E’ dalle scuole, che si deve cominciare a far amare lo sport e l’atletica in particolare; nei miei anni di gioventù a Brescia, dove studiavo, era in vigore un campionato degli Istituti con le specialità: atletica leggera, corsa campestre, calcio, pallacanestro, pallavolo e sci, tutto l’anno scolastico era imperniato su questo campionato e tutti noi eravamo impegnati a far vincere la nostra scuola, è così che ho cominciato a correre.
Poi ci vuole il supporto economico: in America ci sono le borse di studio per i migliori atleti dei vari sport, da noi molti “luminari” considerano l’attività sportiva una perdita di tempo a detrimento dello studio.
Vengono quindi i problemi da addebitare al sistema organizzativo dell’atletica italiana: la maggior parte delle società ha la composizione e la formazione di “quattro amici al bar”, non si punta alla specializzazione e alla formazione, questo per la confusione esistente a livello mentale tra società di Atletica leggera e società podistiche. Occorre separare nettamente le due attività, le prime puntano ai risultati, le seconde al tempo libero.

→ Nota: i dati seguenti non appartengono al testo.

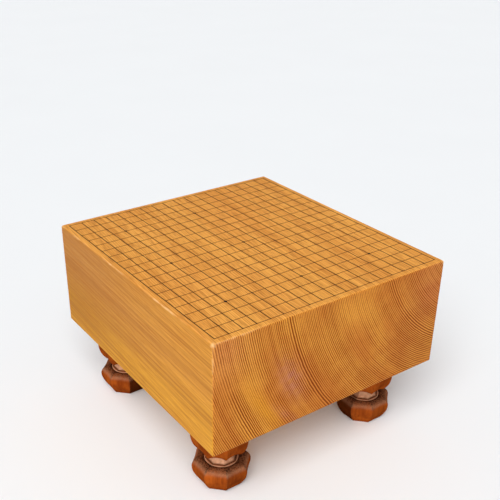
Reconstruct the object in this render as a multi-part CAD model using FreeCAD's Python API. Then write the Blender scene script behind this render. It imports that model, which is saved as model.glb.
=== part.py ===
import FreeCAD, Part
from FreeCAD import Vector
import math
import os

# Floor-standing weiqi board.  A solid timber block with nineteen by nineteen
# lacquered lines stands on four carved legs that pull out of its underside.
# Millimetres.  X runs across the grain, Y along it, Z up from the floor, and
# the origin is on the floor under the middle of the block.

# Block
block_length = 454.0
block_width = 424.0
block_thickness = 180.0
block_edge_radius = 3.0

# Hollow in the middle of the underside: a shallow square rebate, then an
# inverted pyramid that ends in a small flat
hollow_width = 140.0
rebate_depth = 7.0
pyramid_width = 112.0
pyramid_flat_width = 22.0
pyramid_depth = 36.0

# Lacquered lines and star points on the top.  A star point lies on the fourth
# line from an edge, or on a middle line
line_count = 19
line_pitch_along = 24.0
line_pitch_across = 22.4
line_width = 0.9
line_thickness = 0.2
star_diameter = 4.2
star_thickness = 0.35
star_gap = 0.05
star_line_count = 4

# Legs, placed by their axes from the faces of the block
leg_height = 121.0
leg_inset_along = 77.0
leg_inset_across = 66.0
ridge_count = 8

# Bulb of a leg.  Every radius here is taken to the ridges, and every height
# is measured from the floor
foot_radius = 33.0
bulb_radius = 46.2
belly_height = 29.0
bulb_height = 42.5
shoulder_radius = 35.0
dish_radius = 29.0
groove_radius = 24.0
groove_height = 38.0

# Lip, neck and cup of a leg.  Between the ridges the rim of the cup draws
# back by its flute and up by its arch, so that the ridges end in points
lip_radius = 26.0
lip_top_radius = 25.2
lip_height = 40.4
lip_thickness = 1.6
neck_radius = 17.0
neck_height = 50.5
rim_radius = 34.7
rim_height = 59.0
rim_flute = 1.4
rim_arch = 2.6
cup_radius = 48.0
cup_belly_height = 107.0
cup_top_radius = 46.5
cup_curve_power = 3.7

# Round tenon on top of a leg and the blind mortise that takes it
tenon_diameter = 32.0
tenon_length = 28.0
tenon_chamfer = 1.5
tenon_clearance = 0.05
mortise_end_gap = 2.0

# Flats that follow each curve of a leg's outline, and each side of the rim
side_steps = 7
shoulder_steps = 6
dip_steps = 4
cove_steps = 5
flare_steps = 5
cup_steps = 7
rim_side_steps = 4

cut_overrun = 1.0

block_top = leg_height + block_thickness
axis_x = block_width / 2 - leg_inset_across
axis_y = block_length / 2 - leg_inset_along


def square(width, height):
    """Closed square wire about the Z axis at one height."""
    half = width / 2
    corners = [
        Vector(-half, -half, height),
        Vector(half, -half, height),
        Vector(half, half, height),
        Vector(-half, half, height),
    ]
    return Part.makePolygon(corners + corners[:1])


def centred_box(width, length, thickness, base):
    """Box about the Z axis that stands on the height given as base."""
    corner = Vector(-width / 2, -length / 2, base)
    return Part.makeBox(width, length, thickness, corner)


def leg_places():
    """Node name and axis position of each leg."""
    places = []
    for row, side_y in (("front", -1), ("back", 1)):
        for side, side_x in (("left", -1), ("right", 1)):
            place = Vector(side_x * axis_x, side_y * axis_y, 0)
            places.append(("leg_" + row + "_" + side, place))
    return places


def make_block():
    """Timber block with rounded edges, four mortises and the hollow."""
    block = centred_box(block_width, block_length, block_thickness, leg_height)
    block = block.makeFillet(block_edge_radius, block.Edges)

    mortise_radius = tenon_diameter / 2 + tenon_clearance
    mortise_depth = tenon_length + mortise_end_gap
    cutters = []
    for name, place in leg_places():
        start = place + Vector(0, 0, leg_height - cut_overrun)
        cutters.append(Part.makeCylinder(mortise_radius, mortise_depth + cut_overrun, start))

    rebate = centred_box(
        hollow_width, hollow_width, rebate_depth + cut_overrun, leg_height - cut_overrun
    )
    rebate_floor = leg_height + rebate_depth
    pyramid = Part.makeLoft(
        [
            square(pyramid_width, rebate_floor),
            square(pyramid_flat_width, rebate_floor + pyramid_depth),
        ],
        True,
        True,
    )
    return block.cut(cutters + [rebate.fuse(pyramid)])


def star_places():
    """Centres of the nine star points on the top of the block."""
    middle = (line_count + 1) / 2
    numbers = (star_line_count, middle, line_count + 1 - star_line_count)
    places = []
    for column in numbers:
        for row in numbers:
            x = (column - middle) * line_pitch_across
            y = (row - middle) * line_pitch_along
            places.append(Vector(x, y, block_top))
    return places


def make_grid_lines():
    """Net of lacquer lines, one film, cut away where the star points sit."""
    windows_across = line_count - 1
    windows_along = line_count - 1
    net_width = windows_across * line_pitch_across + line_width
    net_length = windows_along * line_pitch_along + line_width
    net = centred_box(net_width, net_length, line_thickness, block_top)

    window_width = line_pitch_across - line_width
    window_length = line_pitch_along - line_width
    cut_height = line_thickness + cut_overrun + cut_overrun
    cutters = []
    for column in range(windows_across):
        for row in range(windows_along):
            x = -net_width / 2 + line_width + column * line_pitch_across
            y = -net_length / 2 + line_width + row * line_pitch_along
            corner = Vector(x, y, block_top - cut_overrun)
            cutters.append(Part.makeBox(window_width, window_length, cut_height, corner))
    for place in star_places():
        start = place - Vector(0, 0, cut_overrun)
        cutters.append(Part.makeCylinder(star_diameter / 2 + star_gap, cut_height, start))
    return net.cut(cutters)


def make_star_points():
    """Nine flat lacquer dots."""
    dots = [Part.makeCylinder(star_diameter / 2, star_thickness, place) for place in star_places()]
    return Part.makeCompound(dots)


def section(radius, height, flats=1, flute=0, arch=0):
    """Closed wire through the ridges, each side drawn in and up between them."""
    half_step = math.pi / ridge_count
    corners = []
    for side in range(ridge_count):
        facing = side * 2 * half_step
        for index in range(flats):
            across = 2 * index / flats - 1
            bow = 1 - across * across
            outward = radius * math.cos(half_step) - flute * bow
            sideways = radius * math.sin(half_step) * across
            x = outward * math.cos(facing) - sideways * math.sin(facing)
            y = outward * math.sin(facing) + sideways * math.cos(facing)
            corners.append(Vector(x, y, height + arch * bow))
    return Part.makePolygon(corners + corners[:1])


def blend(start, end, share):
    """Value a share of the way from start to end."""
    return start + (end - start) * share


def quarter(steps):
    """Quick and slow shares along a quarter of an ellipse, in even turns."""
    shares = []
    for index in range(1, steps + 1):
        turn = index / steps * math.pi / 2
        shares.append((math.sin(turn), 1 - math.cos(turn)))
    return shares


def make_bulb():
    """Bulb from the foot, over the belly and the shoulder, down to the groove."""
    wires = []
    for index in range(side_steps + 1):
        share = index / side_steps
        swell = math.sin(share * math.pi / 2)
        wires.append(section(blend(foot_radius, bulb_radius, swell), share * belly_height))
    for quick, slow in quarter(shoulder_steps):
        radius = blend(bulb_radius, shoulder_radius, slow)
        wires.append(section(radius, blend(belly_height, bulb_height, quick)))
    for quick, slow in quarter(dip_steps):
        radius = blend(shoulder_radius, dish_radius, quick)
        wires.append(section(radius, blend(bulb_height, groove_height, slow)))
    return loft(wires)


def make_lip():
    """Round lip that stands out over the groove."""
    low = lip_height - lip_thickness / 2
    high = lip_height + lip_thickness / 2
    profile = Part.makePolygon([
        Vector(0, 0, groove_height),
        Vector(groove_radius, 0, groove_height),
        Vector(lip_top_radius, 0, low),
        Vector(lip_radius, 0, lip_height),
        Vector(lip_top_radius, 0, high),
        Vector(0, 0, high),
        Vector(0, 0, groove_height),
    ])
    return Part.Face(profile).revolve(Vector(0, 0, 0), Vector(0, 0, 1), 360)


def flare_places():
    """Radius and height of each section between the neck and the rim."""
    places = []
    for quick, slow in quarter(flare_steps)[:-1]:
        radius = blend(neck_radius, rim_radius, slow)
        places.append((radius, blend(neck_height, rim_height, quick)))
    return places


def cup_places():
    """Radius and height of each section of the cup above the arches of its rim."""
    places = []
    for quick, slow in quarter(cup_steps)[1:]:
        radius = blend(cup_radius, rim_radius, (1 - slow) ** cup_curve_power)
        places.append((radius, blend(rim_height, cup_belly_height, slow)))
    return places


def make_neck():
    """Cove from the lip in to the neck, then the flare below the rim of the cup."""
    low = lip_height + lip_thickness / 2
    wires = [section(lip_top_radius, low)]
    for quick, slow in quarter(cove_steps):
        radius = blend(lip_top_radius, neck_radius, quick)
        wires.append(section(radius, blend(low, neck_height, slow)))
    for radius, height in flare_places():
        wires.append(section(radius, height))
    return loft(wires)


def make_rim():
    """Rim of the cup with the stretch next to it on either side."""
    below_radius, below_height = flare_places()[-1]
    above_radius, above_height = cup_places()[0]
    return loft([
        section(below_radius, below_height, rim_side_steps),
        section(rim_radius, rim_height, rim_side_steps, rim_flute, rim_arch),
        section(above_radius, above_height, rim_side_steps),
    ])


def make_cup():
    """Bowl-shaped cup from above its rim to the shoulder under the block."""
    wires = [section(radius, height) for radius, height in cup_places()]
    wires.append(section(cup_top_radius, leg_height))
    return loft(wires)


def loft(wires):
    """Solid through a run of sections, straight from one to the next."""
    # The loft leaves its flat sides as general surfaces, so each is made anew as
    # a true plane, and a twisted side as two
    flats = []
    for face in Part.makeLoft(wires, True, True).Faces:
        corners = [vertex.Point for vertex in face.OuterWire.OrderedVertexes]
        if face.findPlane():
            outlines = [corners]
        else:
            first, second, third, fourth = corners
            outlines = [[first, second, third], [first, third, fourth]]
        for outline in outlines:
            flats.append(Part.Face(Part.makePolygon(outline + outline[:1])))
    return Part.makeSolid(Part.makeShell(flats))


def make_leg():
    """One leg on the Z axis, carved in one piece with its tenon."""
    shaft = Part.makeCylinder(
        tenon_diameter / 2, tenon_length - tenon_chamfer, Vector(0, 0, leg_height)
    )
    tip = Part.makeCone(
        tenon_diameter / 2,
        tenon_diameter / 2 - tenon_chamfer,
        tenon_chamfer,
        Vector(0, 0, leg_height + tenon_length - tenon_chamfer),
    )
    upper = [make_lip(), make_neck(), make_rim(), make_cup(), shaft, tip]
    return make_bulb().fuse(upper).removeSplitter()


def write(name, shape):
    """Save one node and print what it measures."""
    box = shape.BoundBox
    print(
        name,
        "solids", len(shape.Solids),
        "valid", shape.isValid(),
        "volume", round(shape.Volume, 1),
        "box", [round(v, 2) for v in (box.XMin, box.XMax, box.YMin, box.YMax, box.ZMin, box.ZMax)],
    )
    shape.exportStep("parts/" + name + ".step")


os.makedirs("parts", exist_ok=True)
write("board_block", make_block())
write("grid_lines", make_grid_lines())
write("star_points", make_star_points())
leg = make_leg()
for leg_name, leg_place in leg_places():
    standing = leg.copy()
    standing.translate(leg_place)
    write(leg_name, standing)
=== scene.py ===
import math
from collections import namedtuple

import bpy
from mathutils import Matrix, Vector


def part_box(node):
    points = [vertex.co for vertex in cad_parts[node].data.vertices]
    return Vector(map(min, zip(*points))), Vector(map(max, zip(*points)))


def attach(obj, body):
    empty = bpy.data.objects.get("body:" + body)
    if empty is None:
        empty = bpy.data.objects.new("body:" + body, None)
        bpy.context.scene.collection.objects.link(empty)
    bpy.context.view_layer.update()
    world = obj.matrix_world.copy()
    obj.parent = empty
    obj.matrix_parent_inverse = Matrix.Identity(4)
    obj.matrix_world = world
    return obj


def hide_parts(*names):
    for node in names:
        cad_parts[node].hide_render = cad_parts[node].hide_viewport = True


# Floor-standing weiqi board, dressed in the frame of its solids.  Metres.
# The end-grain face at -Y is the front, +Z is up, and the floor is at zero.

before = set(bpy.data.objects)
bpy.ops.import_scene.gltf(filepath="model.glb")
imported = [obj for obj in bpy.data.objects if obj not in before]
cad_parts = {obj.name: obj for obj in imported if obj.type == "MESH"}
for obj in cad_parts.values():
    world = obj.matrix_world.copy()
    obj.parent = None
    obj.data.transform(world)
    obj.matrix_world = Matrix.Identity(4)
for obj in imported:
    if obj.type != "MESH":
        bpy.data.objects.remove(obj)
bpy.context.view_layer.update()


def colour(red, green, blue):
    """Linear colour of an sRGB triple from 0 to 255."""
    linear = []
    for level in (red, green, blue):
        share = level / 255
        if share <= 0.04045:
            linear.append(share / 12.92)
        else:
            linear.append(((share + 0.055) / 1.055) ** 2.4)
    return (linear[0], linear[1], linear[2], 1.0)


mm = 0.001
block_low, block_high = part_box("board_block")
block_length = block_high.y - block_low.y

# Camera of the photograph, fitted to the block's corners and the ruled lines
image_px = 500
focal_px = 783.9
centre_x_px = 222.7
centre_y_px = 286.1
eye = Vector((-0.670, -0.917, 0.823))
camera_azimuth = math.radians(-34.47)
camera_elevation = math.radians(27.91)
sensor_width = 36.0

# Surroundings: brightness at the horizon and overhead, and the heights of a
# direction between which the one fades to the other
horizon_light = 0.92
sky_light = 0.38
sky_low = 0.02
sky_high = 0.40
sky_tone = (0.98, 0.985, 1.0, 1.0)

# Broad soft key light, and a small softbox that gives the edges a gleam
key_toward = (-0.75, -0.70, 1.15)
key_spread = 45.0
key_strength = 2.7
key_tone = (1.0, 0.99, 0.975)
glint_place = (-1.3, -1.05, 1.3)
glint_target = (0.0, 0.0, 0.1)
glint_size = 0.35
glint_power = 2.4

# Floor
floor_reach = 12.0
floor_tone_low = (0.852, 0.874, 0.896, 1.0)
floor_tone_high = (0.872, 0.894, 0.916, 1.0)
floor_cloud_scale = 3.0
floor_roughness = 0.85
floor_gloss = 0.1

# A curve is the range of a value, and then what it becomes at the two ends of
# that range.  Without the last two it becomes 0 and 1.

# Growth rings of the block.  At the front end the pith lies beside the right
# edge and above the top, and behind it the trunk leans and bends
pith_x = 0.332
pith_z = 0.389
pith_lean_x = 0.07
pith_lean_z = 0.08
trunk_bend = 0.05
bend_stretch = (1.0, 0.5, 1.0)
bend_scale = 6.0
ring_pitch = 0.00292
ring_drift = 3.0
ring_drift_scale = 16.0

# Wobbles of the rings: how each follows the trunk, its scale and its reach
ring_wobbles = (
    ((1.0, 0.25, 1.0), 45.0, 0.0014),
    ((1.0, 0.2, 1.0), 160.0, 0.0010),
)

# Where the rings are wider, over what stretch, and how many rings are lost there
wide_ring_radii = (0.246, 0.429, 0.545)
wide_ring_spread = 0.012
wide_ring_lag = 1.3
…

Occorre infine una presa di coscienza di quello che l’Atletica può comportare dal punto di vista economico: le sei maggiori maratone del mondo, New York, Londra, Berlino, Chicago, Boston e Tokyo registrano la partecipazione di 250.000 persone con un giro di affari di circa due miliardi di dollari.
In Italia, come mette in evidenza la mozione della deputata Daniela Sbrollini (controfirmata da 23 colleghi), con la normativa sulla tutela sanitaria del 1982 (sono passati 35 anni), e le norme emanate l’anno scorso dalla Fidal, soprattutto per far cassa, si disincentiva la partecipazione, obbligando anche i semplici amatori ad una visita agonistica annuale dal costo medio di 80 euro, e allontanando irreversibilmente gli stranieri.
Cominciamo a meditare sulla nostra arretratezza prima di tutto culturale, e poi vediamo se sia possibile, tutti assieme, rifondare tutta l’attività sportiva, intesa non come un male non necessario, ma come un’opportunità fisica, spirituale ed anche economica.